11.6 The Contract and any documents referred to in it constitute the entire agreement between the parties with regard to the subject matter of the Contract.

11.7 The Buyer may not without the prior written consent of the Company assign the benefit of any Contract or any part of it to any person, firm or company.

11.8 A person who is not a party to the Contract shall have no rights under the Contracts (Rights of Third Parties) Act 1999 to enforce any of its terms.  Any rescission variation amendment or waiver to or of the Contract shall not require the consent or approval of any person who is not a party to the Contract.

11.9 These Conditions and the Contract shall be subject to and construed in accordance with Law of England and Wales. The provisions of The United Nations Convention on Contracts for the International Sale of goods shall not apply.

11.10 The parties to the Contract irrevocably agree that, subject as provided below, the courts of England and Wales shall have exclusive jurisdiction over any claim or matter arising under or in connection with this Contract or the legal relationships established by this Contract and that accordingly any proceedings in respect of any such claim or matter may be brought in such courts. Nothing in this clause shall limit the right of the Company to take proceedings against the Buyer in any other court of competent jurisdiction, nor shall the taking of proceedings in any one or more jurisdictions preclude the taking of proceedings in any other jurisdictions, whether concurrently or not, to the extent permitted by the law of such other jurisdiction.

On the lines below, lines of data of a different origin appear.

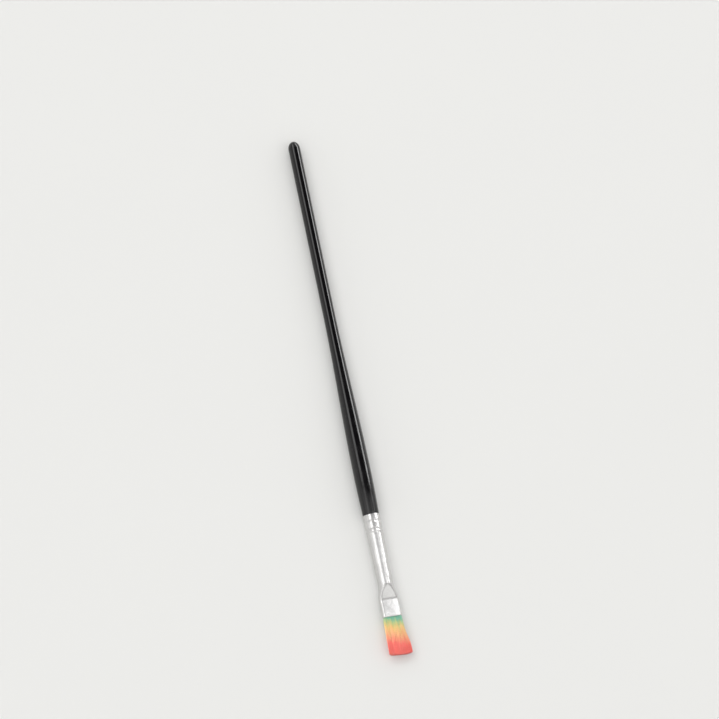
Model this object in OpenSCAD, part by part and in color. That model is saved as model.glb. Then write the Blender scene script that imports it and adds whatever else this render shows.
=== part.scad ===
// Slim flat detail brush, lying level with the broad face of its tuft up.
// X runs along the brush's axis towards the tip of the tuft. The origin is on that axis, at the
// middle of the handle's straight stem, where a stand, clip or holder grips it.

/* [Handle] */
// Length of the handle outside the ferrule
handle_l = 132; // [110:1:180]
// Diameter of the straight stem at the far end of the handle
stem_d = 4.0; // [3.2:0.1:5]
// Length of the straight stem, with its rounded end
stem_l = 62; // [40:1:75]
// Length of the stem's rounded end
dome_l = 2.6; // [2:0.1:4]
// Diameter of the belly, where the fingers hold the handle
belly_d = 6.0; // [5.4:0.1:7.2]
// Distance from the ferrule to the middle of the belly
belly_at = 14; // [8:1:20]
// How far the handle's shoulder sits in from the ferrule's outside
shoulder_step = 0.15; // [0.05:0.05:0.2]
// Length of the tenon inside the ferrule
tenon_l = 14; // [10:0.5:17]
// Chamfer on the end of the tenon
tenon_chamfer = 0.5; // [0.2:0.1:0.8]

/* [Ferrule] */
// Length of the ferrule
ferrule_l = 35; // [32:0.5:45]
// Outer diameter of the crimped band
band_d = 5.8; // [5.5:0.1:7]
// Outer diameter at the neck, where the round tube starts to go flat
neck_d = 5.15; // [4.3:0.05:5.4]
// Thickness of the tube's wall
wall = 0.25; // [0.2:0.05:0.35]
// Outer thickness across the flattened mouth
mouth_t = 2.2; // [1.8:0.1:2.8]
// Length of the flattened mouth
mouth_l = 5.5; // [4:0.5:7]
// Length over which the round tube goes flat
squeeze_l = 6.0; // [4:0.5:7]

/* [Crimp] */
// Length of the crimped band, from the end of the ferrule
band_l = 6.0; // [5:0.5:8]
// How far the tube drops inwards where the band ends
band_step = 0.05; // [0.02:0.01:0.1]
// Distance from the end of the ferrule to the first rolled groove
groove_at = 2.4; // [1.5:0.1:2.9]
// Distance from the second rolled groove to the end of the band
groove_back = 0.8; // [0.6:0.1:1.2]
// Width of a rolled groove
groove_w = 1.0; // [0.6:0.1:1.2]
// Depth of a rolled groove
groove_depth = 0.2; // [0.1:0.05:0.25]

/* [Glue] */
// Thickness of the glue film between the tenon and the ferrule
film_t = 0.1; // [0.05:0.05:0.15]
// Length of that glue film
film_l = 12; // [8:0.5:13]
// Thickness of the resin film round the roots of the hair
root_film = 0.08; // [0.04:0.02:0.14]
// Depth of the resin behind the roots
resin_back = 1.2; // [0.8:0.1:2]
// Length of the roots that the resin holds
resin_hold = 4.0; // [2:0.5:5]

/* [Tuft] */
// Length of the free hair, from the mouth to the tip
tuft_l = 13; // [9:0.5:18]
// Width of the hair just outside the mouth
base_w = 6.4; // [5.8:0.1:7.6]
// Width of the hair at its square-cut tip
tip_w = 7.4; // [5.8:0.1:9]
// Thickness of the hair at its tip
tip_t = 0.7; // [0.4:0.1:1.2]
// How much the hair swells in thickness on each face
swell = 0.5; // [0:0.1:0.7]
// Rounding of the tip's edge
tip_round = 0.3; // [0.1:0.1:0.3]
// Gap between the held hair and the free hair
bend_gap = 0.02; // [0.01:0.01:0.05]

/* [Hidden] */

// Stations along X
end_x = -(dome_l + stem_l) / 2;
crimp_x = end_x + handle_l;
mouth_x = crimp_x + ferrule_l;
neck_v = ferrule_l - mouth_l - squeeze_l;
roots_v = neck_v - resin_hold;
belly_u = handle_l - belly_at;

// Sizes that follow from the fits
shoulder_r = band_d / 2 - shoulder_step;
second_groove_at = band_l - groove_back;

// Steps that make the curves
dome_steps = 10;
taper_steps = 14;
shoulder_steps = 6;
band_steps = 48;
squeeze_steps = 12;
tuft_steps = 14;
cap_steps = 20;
round_fn = 96;

// The squeezed end starts this far inside the round tube, and is this much slimmer there
lap = 0.3;
skin = 0.004;
// How far a cut runs past the face that it opens
over = 1;

function mix(a, b, t) = a + (b - a) * t;
function ease(t) = (1 - cos(180 * t)) / 2;

// Radius of the handle at the distance u from its rounded end
function handle_r(u) =
    u < dome_l ? stem_d / 2 * sqrt(1 - pow(1 - u / dome_l, 2)) :
    u < stem_l ? stem_d / 2 :
    u < belly_u ? mix(stem_d / 2, belly_d / 2, ease((u - stem_l) / (belly_u - stem_l))) :
    mix(belly_d / 2, shoulder_r, 1 - cos(90 * (u - belly_u) / (handle_l - belly_u)));

// Depth at v of a groove rolled at the distance "at" from the crimped end
function groove(v, at) =
    abs(v - at) < groove_w / 2 ? groove_depth * (1 + cos(360 * (v - at) / groove_w)) / 2 : 0;

// Outer radius of the round tube at the distance v from its crimped end
function tube_r(v) =
    v <= band_l ? band_d / 2 - groove(v, groove_at) - groove(v, second_groove_at) :
    mix(band_d / 2 - band_step, neck_d / 2, (v - band_l) / (neck_v - band_l));

// Where the round tube's outline has a corner, between two distances from its crimped end
function tube_stations(from, to) =
    [for (v = concat([from],
                     [for (i = [0 : band_steps]) band_l * i / band_steps],
                     [band_l + band_step, to]))
        if (v >= from && v <= to) v];
function distinct(list) = [for (i = [0 : len(list) - 1]) if (i == 0 || list[i] > list[i - 1]) list[i]];

// The tube's outline between two distances, moved inwards
function tube_outline(from, to, inset) =
    [for (v = distinct(tube_stations(from, to))) [tube_r(v) - inset, crimp_x + v]];

// Half the width of the flat on a tube squeezed to the half-thickness r: its girth stays the same
function flat_half(r) = PI * (neck_d / 2 - r) / 2;

// The squeezed end's rings, moved inwards: place along X, radius of the rounded sides, half flat
function squeezed_ring(x, r, inset) = [x, r - inset, flat_half(r)];
function squeezed_rings(inset, past) =
    let (start_r = neck_d / 2 - skin, neck_x = crimp_x + neck_v)
    concat(
        [for (i = [0 : squeeze_steps])
            let (t = i / squeeze_steps)
            squeezed_ring(neck_x + squeeze_l * t, mix(start_r, mouth_t / 2, ease(t)), inset)],
        [squeezed_ring(mouth_x + past, mouth_t / 2, inset)]);

// One cross-section of a loft: two half circles of radius r, moved apart by twice "half"
function section(ring) =
    [for (side = [1, -1])
        for (i = [0 : cap_steps - 1])
            let (a = -90 + 180 * (i + 0.5) / cap_steps)
            [ring[0], side * (ring[2] + ring[1] * cos(a)), side * ring[1] * sin(a)]];

// Half width and half thickness of the free hair at the share u of its length
root_r = mouth_t / 2 - wall - root_film;
root_half = flat_half(mouth_t / 2) + root_r;
spread_share = 0.12;
function hair_half_w(u) =
    mix(base_w, tip_w, u) / 2 - (base_w / 2 - root_half) * (1 - ease(min(1, u / spread_share)));
function hair_half_t(u) = mix(root_r, tip_t / 2, u) + swell * sin(180 * u) * (1 - u);
function hair_ring(u, inset) =
    let (t = hair_half_t(u) - inset, w = hair_half_w(u) - inset)
    [mouth_x + tuft_l * u, t, w - t];

// A solid of revolution about the brush's axis, from points of radius and place along X
module turned(points) {
    rotate([0, 90, 0])
        rotate_extrude($fn = round_fn)
            polygon(points);
}

// A closed solid through rings of place along X, side radius and half flat
module loft(rings) {
    n = 2 * cap_steps;
    last = len(rings) - 1;
    polyhedron(
        points = [for (ring = rings) each section(ring)],
        faces = concat(
            [[for (i = [0 : n - 1]) i]],
            [[for (i = [n - 1 : -1 : 0]) last * n + i]],
            [for (k = [0 : last - 1])
                for (i = [0 : n - 1])
                    let (a = k * n + i, b = k * n + (i + 1) % n)
                    each [[a, a + n, b + n], [a, b + n, b]]]));
}

// Turned wooden handle, lacquered gloss black, with the tenon that the ferrule holds
module handle() {
    dome_u = [for (i = [0 : dome_steps - 1]) dome_l * (1 - cos(90 * i / dome_steps))];
    taper_u = [for (i = [0 : taper_steps]) mix(stem_l, belly_u, i / taper_steps)];
    shoulder_u = [for (i = [1 : shoulder_steps]) mix(belly_u, handle_l, i / shoulder_steps)];
    outside = [for (u = concat(dome_u, [dome_l], taper_u, shoulder_u)) [handle_r(u), end_x + u]];
    tenon = tube_outline(0, tenon_l - tenon_chamfer, wall + film_t);
    nose_r = tube_r(tenon_l) - wall - film_t - tenon_chamfer;
    color([0.03, 0.03, 0.035])
        turned(concat(outside, tenon, [[nose_r, crimp_x + tenon_l], [0, crimp_x + tenon_l]]));
}

// Film of glue round the tenon
module handle_glue() {
    outer = tube_outline(0, film_l, wall);
    inner = tube_outline(0, film_l, wall + film_t);
    color([0.85, 0.8, 0.62])
        turned(concat(outer, [for (i = [len(inner) - 1 : -1 : 0]) inner[i]]));
}

// Seamless metal tube: round and crimped at the handle, squeezed flat at the hair
module ferrule() {
    outer = tube_outline(0, neck_v, 0);
    inner = tube_outline(0, neck_v, wall);
    before = crimp_x - over;
    color([0.83, 0.83, 0.84])
        difference() {
            union() {
                turned(concat([[0, crimp_x]], outer, [[0, crimp_x + neck_v]]));
                squeezed_end(0, 0);
            }
            turned(concat([[0, before], [inner[0][0], before]], inner, [[0, crimp_x + neck_v]]));
            squeezed_end(wall, over);
        }
}

// The squeezed end as a solid, moved inwards by "inset" and running past the mouth by "past"
module squeezed_end(inset, past) {
    start = squeezed_ring(crimp_x + neck_v - lap, neck_d / 2 - skin, inset);
    loft(concat([start], squeezed_rings(inset, past)));
}

// Cup of cured resin behind and round the roots of the hair
module root_glue() {
    back_v = roots_v - resin_back;
    outer = tube_outline(back_v, neck_v, wall);
    color([0.86, 0.62, 0.25])
        turned(concat(
            [[0, crimp_x + back_v]], outer,
            [[tube_r(neck_v) - wall - root_film, crimp_x + neck_v],
             [tube_r(roots_v) - wall - root_film, crimp_x + roots_v],
             [0, crimp_x + roots_v]]));
}

// The hair that the ferrule holds, up to its mouth
module hair_roots() {
    inset = wall + root_film;
    foot = [crimp_x + roots_v, tube_r(roots_v) - inset - skin, 0];
    color([0.05, 0.55, 0.5])
        loft(concat([foot], squeezed_rings(inset, -bend_gap)));
}

// The free hair: flat, flaring a little to a square-cut tip
module tuft() {
    round_u = 1 - tip_round / tuft_l;
    body = [for (i = [0 : tuft_steps]) hair_ring(round_u * pow(i / tuft_steps, 1.5), 0)];
    color([0.98, 0.42, 0.32])
        loft(concat(body, [hair_ring(1, tip_round * 0.6)]));
}

handle();
handle_glue();
ferrule();
root_glue();
hair_roots();
tuft();
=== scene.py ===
"""Slim flat detail brush: gloss black turned handle, crimped metal ferrule and a rainbow-dyed tuft.

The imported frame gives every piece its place. Lengths are in metres, and X runs along the brush's
axis towards the tip of the tuft.
"""

import math
import random

import bpy
import numpy as np
from bpy.props import FloatProperty, FloatVectorProperty, IntProperty, PointerProperty
from mathutils import Matrix, Vector, noise


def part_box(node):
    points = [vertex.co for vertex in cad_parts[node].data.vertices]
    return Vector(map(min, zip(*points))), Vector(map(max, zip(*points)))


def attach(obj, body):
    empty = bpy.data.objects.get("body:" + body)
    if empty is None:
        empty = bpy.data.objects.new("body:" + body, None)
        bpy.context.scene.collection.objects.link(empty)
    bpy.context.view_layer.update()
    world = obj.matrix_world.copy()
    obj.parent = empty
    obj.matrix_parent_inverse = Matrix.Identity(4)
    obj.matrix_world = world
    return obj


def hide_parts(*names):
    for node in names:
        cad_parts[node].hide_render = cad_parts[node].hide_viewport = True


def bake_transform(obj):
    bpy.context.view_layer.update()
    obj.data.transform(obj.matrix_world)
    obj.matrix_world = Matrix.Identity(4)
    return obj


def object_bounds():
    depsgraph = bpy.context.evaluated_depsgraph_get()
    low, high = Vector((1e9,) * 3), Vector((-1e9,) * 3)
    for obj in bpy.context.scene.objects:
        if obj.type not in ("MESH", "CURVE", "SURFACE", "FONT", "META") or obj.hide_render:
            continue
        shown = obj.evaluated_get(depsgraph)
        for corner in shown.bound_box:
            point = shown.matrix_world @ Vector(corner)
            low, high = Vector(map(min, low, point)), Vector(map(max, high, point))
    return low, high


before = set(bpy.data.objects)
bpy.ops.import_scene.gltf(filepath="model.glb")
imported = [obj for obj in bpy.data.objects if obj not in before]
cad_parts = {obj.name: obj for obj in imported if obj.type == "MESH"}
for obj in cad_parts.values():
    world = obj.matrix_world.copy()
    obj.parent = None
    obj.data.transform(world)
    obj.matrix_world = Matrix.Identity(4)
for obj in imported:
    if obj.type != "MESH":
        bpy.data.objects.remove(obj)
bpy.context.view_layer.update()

bl_info = {
    "name": "Flat Detail Brush",
    "version": (1, 0, 0),
    "blender": (4, 5, 0),
    "location": "View3D > Sidebar > Brush",
    "description": "Builds a slim flat brush: handle, ferrule, glue, tuft and a plain studio",
    "category": "Add Mesh",
}

MM = 0.001
END_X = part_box("handle")[0].x
CRIMP_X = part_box("ferrule")[0].x
MOUTH_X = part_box("ferrule")[1].x
ROOTS_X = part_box("hair_roots")[0].x
TIP_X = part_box("tuft")[1].x
FLOOR_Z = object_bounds()[0].z
MIDDLE = Vector(((END_X + TIP_X) / 2, 0.0, 0.0))
# Rings of vertices along each stretch of the handle and of the ferrule
DOME_RINGS, STEM_RINGS, RISE_RINGS, BELLY_RINGS, EDGE_RINGS, TENON_RINGS = 24, 40, 60, 20, 8, 110
CRIMP_RINGS, NECK_RINGS, SQUEEZE_RINGS, FLAT_RINGS, LIP_RINGS = 110, 30, 40, 24, 10
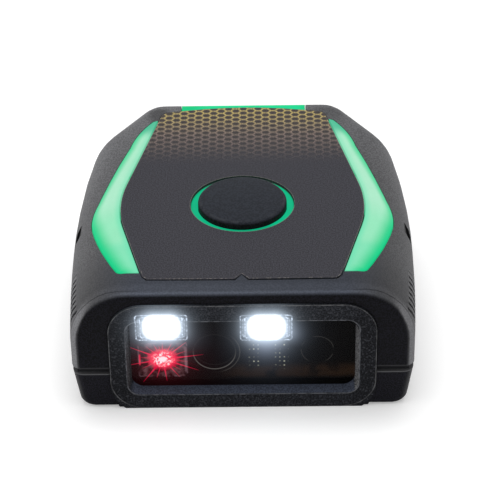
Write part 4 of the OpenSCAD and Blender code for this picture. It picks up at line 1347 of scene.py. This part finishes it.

11.11 The Buyer will irrevocably appoint an agent to receive on its behalf in England or Wales service of any proceedings arising out of or in connection with this Contract. Such service shall be deemed completed on delivery to such agent (whether or not it is forwarded to and received by the Buyer). If for any reason such agent ceases to be able to act as agent or no longer has an address in England or Wales, the Buyer shall forthwith appoint a substitute acceptable to the Company and deliver to the Company the new agent’s name, address and fax number.